- Leader: General Saw Nerdah Mya – General Officer Commanding (GOC.) Lieutenant General Saw Hsar Gay Po – Vice Chief of Staff (VCS.)
- Dates active: 16 July 2022 – present
- Split from: Karen National Union
- Country: Kawthoolei
- Active regions: Kayin State Mon State Tanintharyi Region Myanmar-Thailand border
- Ideology: Karen nationalism; Self-determination;
- Size: 200+

= Kawthoolei Army =

Ethnic armed organisation in Myanmar

The Kawthoolei Army (ကော်သူးလေ တပ်မတော်; abbr. KTLA) is a militant and separatist group in Myanmar, split from Karen National Union.

The formation of the new militia was announced on 19 July 2022. General Nerdah Mya, former head of the Karen National Defence Organisation (KNDO), had been removed from his KNDO position after allegations that his KNDO troops killed 25 suspected Burmese military spies in southern Karen State.

In April 2023, the KTLA launched an offensive against the Kayin State BGF in Shwe Kokko, forcing over 10,000 people to flee into Thailand. On 21 May, the KTLA, alongside other anti-junta forces, launched offensives against the Tatmadaw's "Plato" and Maw Khee camps, south of Myawaddy.

The KTLA is reportedly associated with an Italian neo-fascist group CasaPound through the group "Popoli Onlus Solidarity Community".

According to the Bangkok Post, the KTLA claims to control a 40km-long pipeline owned by PTT Exploration and Production that transports gas from Myanmar into Thailand's Kanchanaburi Province. The KTLA is reportedly considering either shutting down or destroying the pipeline.

== Quasi-state ==
The Kawthoolei Army established in November 2023 the Kawthoolei Government and renamed it on the 5 January 2026 as the Republic of Kawthoolei.
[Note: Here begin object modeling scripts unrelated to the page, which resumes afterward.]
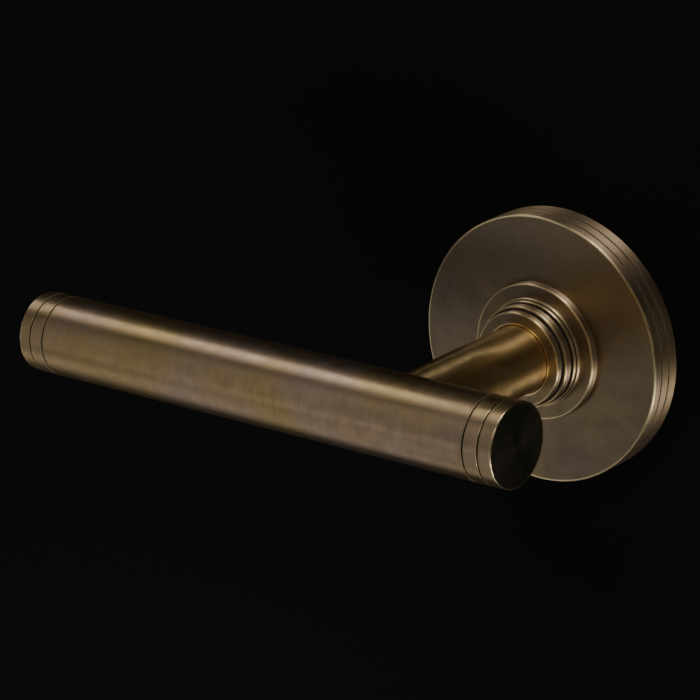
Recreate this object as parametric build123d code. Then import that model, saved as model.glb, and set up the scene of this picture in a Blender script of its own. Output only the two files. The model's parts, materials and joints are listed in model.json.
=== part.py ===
from build123d import *
import math
import os

os.makedirs("parts", exist_ok=True)

# A sprung door lever on a round rose, in millimetres.
# The door's face is the plane Y = 0 and the handle stands out from it towards -Y.
# +Z is up, the grip points to -X, and the spindle's axis is the Y axis.
# "out" is a distance from the door's face along -Y, so it is negative inside the door.

# Fits and clearances
running_gap = 0.05      # radial play of a turning journal in its bush
slip_gap = 0.05         # radial play of a spigot in its socket
press_gap = 0.02        # radial play left at a bush or spigot that is pressed home
face_gap = 0.05         # axial play between a turning face and a fixed one
screw_gap = 0.2         # radial play of a screw in a plain hole
stop_gap = 0.03         # play between the stop lug and a stop peg

# Rose cover
rose_radius = 30.0
rose_depth = 8.0
rose_wall = 2.7
rose_front_wall = 1.6
rose_bevel = 0.35
rim_groove_width = 0.38
rim_groove_depth = 0.35
rim_groove_pitch = 2.8    # from the door's face to the first groove's middle, and from groove to groove
rim_groove_count = 2

# Raised disc on the rose's front
disc_radius = 15.25
disc_rise = 1.8
disc_bevel = 0.3
disc_spigot_radius = 12.95
disc_spigot_wall = 1.35
disc_roof = 1.2

# Stepped collar round the neck, from the disc outwards
foot_ring_radius = 12.15
foot_ring_height = 0.7
foot_groove_height = 0.3
middle_ring_radius = 11.8
middle_ring_height = 0.7
wide_groove_height = 0.7
band_radius = 11.4
band_height = 1.75
nose_radius = 10.55
nose_height = 1.85
collar_bevel = 0.25
collar_groove_depth = 0.9
corner_groove_depth = 0.2
corner_groove_height = 0.3
lip_gap = 0.15
lip_height = 1.0
lip_chamfer = 0.3
collar_spigot_radius = 9.8

# Neck and its bushes
neck_radius = 7.55
journal_step = 0.55     # how far the journal is set in from the neck's skin
journal_flat_depth = 0.4
bush_wall = 1.0
flange_radius = 10.2
flange_height = 0.4
neck_rear_out = 0.25

# Grip
grip_radius = 9.0
grip_wall = 2.5
grip_axis_out = 57.25
grip_near_x = 29.7
grip_length = 129.4
grip_bevel = 0.25
end_groove_inset = 3.25   # from the grip's end to the middle of the first groove
second_groove_inset = 6.94
end_groove_width = 0.38
end_groove_depth = 0.4
cap_spigot_length = 9.0
insert_length = 26.0

# Joint between neck and grip
stud_radius = 4.0
stud_in_neck = 8.0
stud_tip_wall = 3.2       # insert left beyond the stud's end

# Spindle and its grub screw
spindle_side = 8.0
spindle_play = 0.05
spindle_behind_door = 50.0
socket_end_out = 36.0
spindle_top_gap = 0.3
neck_grub_radius = 2.5
neck_grub_out = 24.0
neck_grub_sink = 0.35   # how far the grub screw's outer end lies below the neck's skin

# Mounting plate
plate_thickness = 3.4
plate_edge_gap = 0.1
plate_rim_wall = 2.6
clip_recess_depth = 2.0
clip_recess_radius = 10.6

# Fixings
bolt_spacing = 38.0
bolt_thread_radius = 2.0
bolt_shank_radius = 1.75
bolt_head_radius = 3.8
bolt_head_height = 2.2
bolt_shank_reach = 7.0
bolt_reach = 45.0
sleeve_radius = 4.0
sleeve_flange_radius = 5.0
sleeve_flange_height = 1.6
sleeve_reach = 6.0
wood_screw_offset = 19.6
wood_screw_radius = 1.9
wood_screw_head_radius = 3.7
wood_screw_reach = 22.0
wood_screw_tip = 4.0
cross_slot_width = 0.9
cross_slot_length = 4.4
cross_slot_depth = 1.2
cover_grub_radius = 1.0
cover_grub_length = 3.6
cover_grub_sink = 0.4     # how far the screw's outer end lies below the rim
hex_socket_share = 0.55   # across-corners radius of a grub screw's hexagon, as a share of its radius

# Drive plate, end stops and return spring
drive_radius = 11.4
drive_thickness = 1.2
lug_reach = 14.5
lug_width = 5.0
turn_range = 50.0
stop_peg_radius = 1.5
stop_peg_circle = 13.4
stop_peg_above_plate = 1.9
wire_radius = 0.6
coil_radius = 8.6
coil_gap = 0.04           # least gap between neighbouring turns of the coil
coil_part_turn = 0.72     # what the coil turns beyond its whole turns
coil_lift = 0.1           # gap left at each end of the coil
fixed_leg_angle = -60.0
fixed_leg_circle = 12.6
fixed_leg_depth = 1.8
moving_leg_circle = 10.1

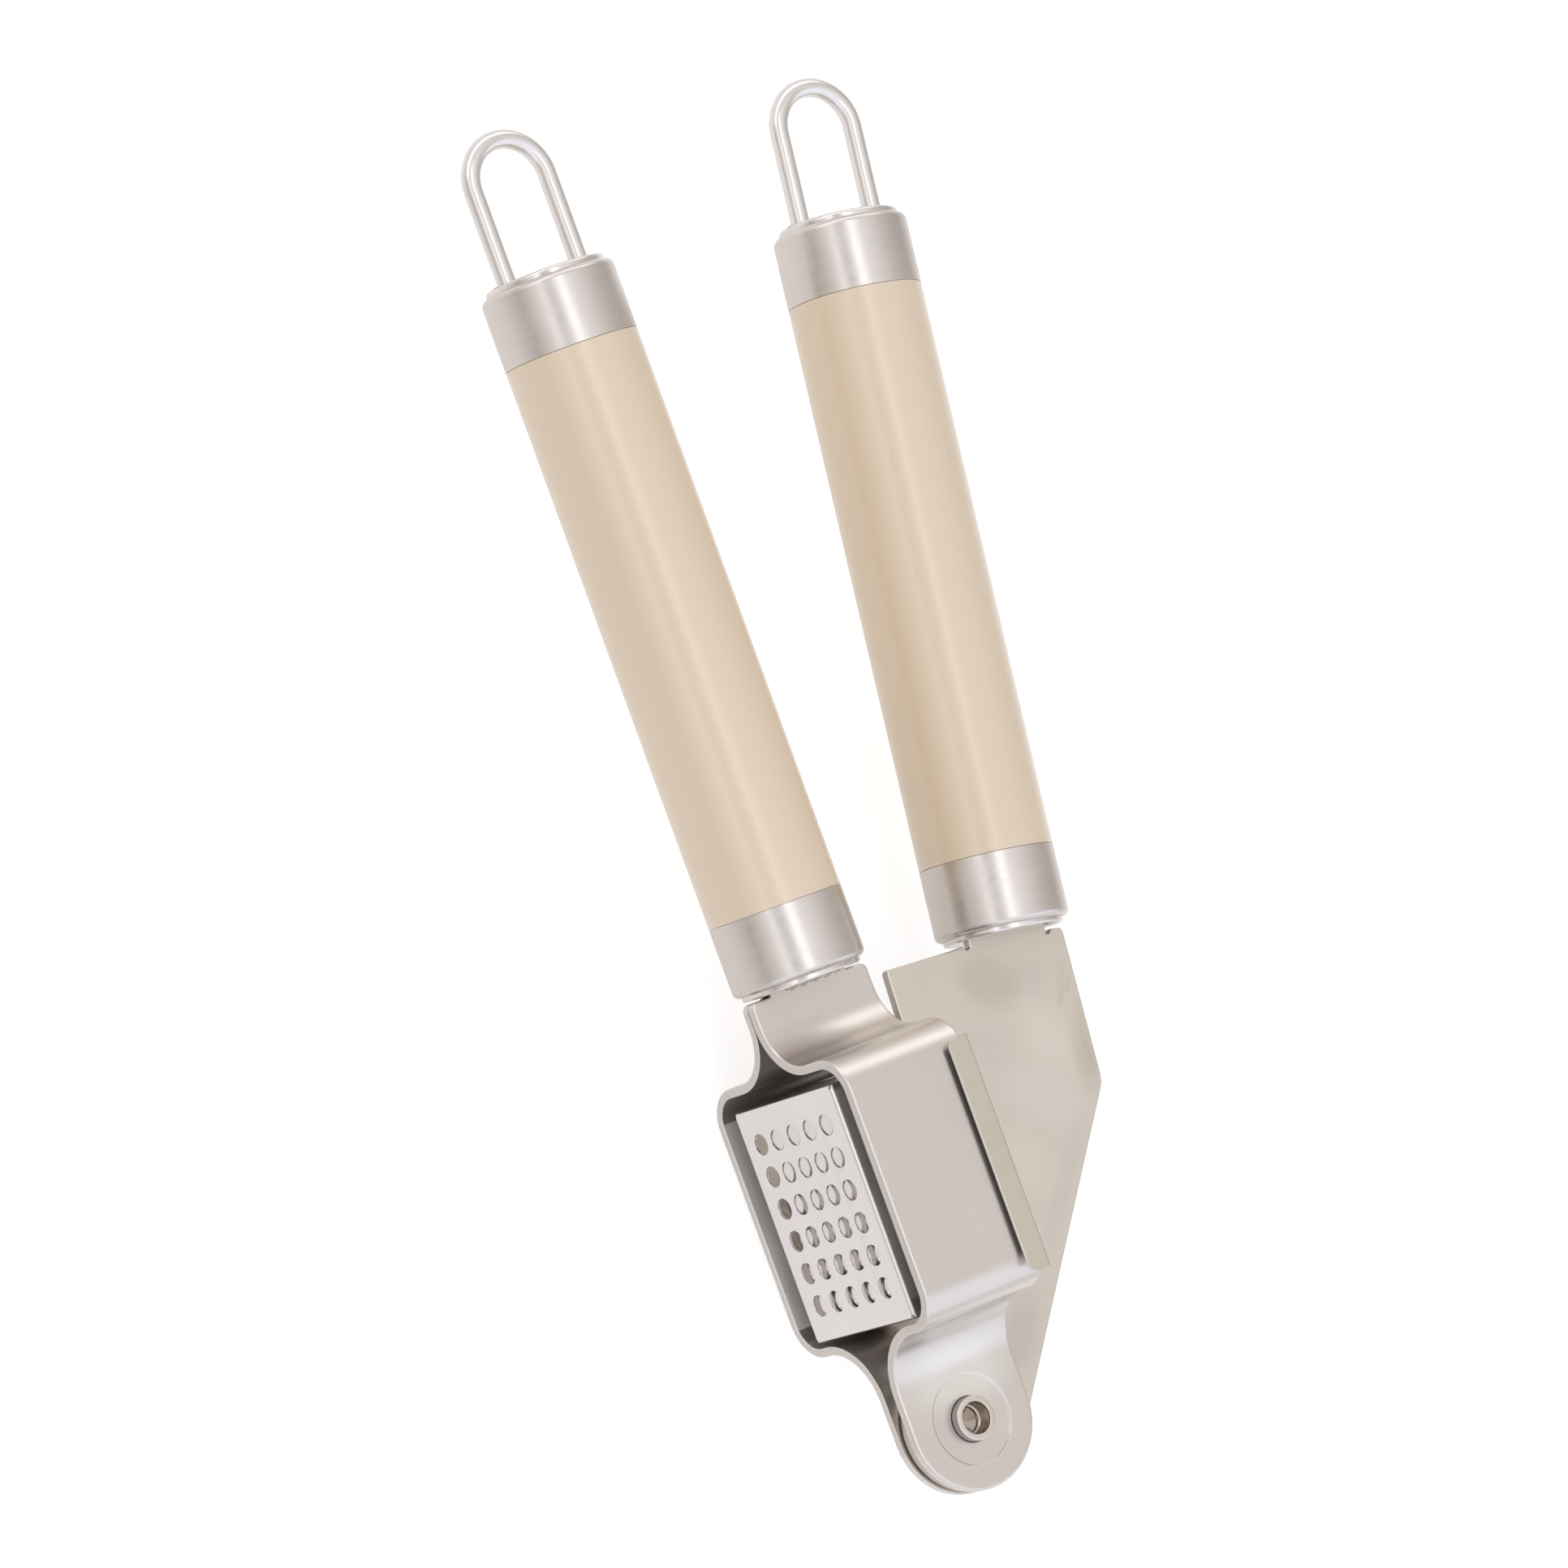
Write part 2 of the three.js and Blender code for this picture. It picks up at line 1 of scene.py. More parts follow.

The proclamation marks a divergence from the political stance of the Karen National Union (KNU), the primary political organization representing the Karen people, which advocates for a federal democratic union within Myanmar rather than complete secession. The KNU calls the "liberated" territory within Myanmar it administers as Kawthoolei. As of January 2026, the state remains unrecognized by the international community, and the Karen National Union has publicly rejected the KTLA's proclamation.

=== History ===

==== Proclamation of independence ====
In November 2023 the Kawthoolei Government was established, on the 5 January 2026 it was renamed into the Republic of Kawthoolei and declerad independence. The proclamation cited the failure of the Myanmar military junta to protect civilian rights as the primary justification for secession. Nerdah Mya was named President, and Poe Thulay was named Prime Minister of the provisional government.

Kawthoolei has proclaimed that it will be democratic, with a free-market economic structure. The new administration said it intends to uphold peace and cooperation and has called on other countries to recognize the Republic. Nerdah Mya has announced plans to create a constitution and has already announced the creation of a provisional government, including prime minister Poe Thulay and other cabinet members.

=== Relationships ===

==== Karen National Union ====
General Nerdah Mya was formerly the head of the Karen National Defence Organisation (KNDO), a wing of the Karen National Union (KNU), but was dismissed in 2022 after the KNU found him guilty of extrajudicial killings of construction workers alleged to be spies, three days after he formed the splinter group KTLA.

Following the January 2026 proclamation, the KNU, which advocates for a federal state, publicly dismissed the declaration. Padoh Saw Taw Nee, the KNU spokesperson, characterized the move as "nonsense", arguing that the KTLA lacks both significant territorial control and the civil administration infrastructure necessary to govern a state.

Since March 2026, the KNLA accused KTLA units under the command of Colonel Kaw La Phoe (Ai Khwe) of collaborating with the Tatmadaw and attacking Brigade 4 in Tanintharyi Region. Furthermore, KNU officials alleges that KTLA carries out extortion and attacks against civilian and humanitarian aid distribution, including a 22 April attack where a child was killed.

On 4 May 2026, 37 KTLA members defected to KNLA Brigade 4 in Tanintharyi Region.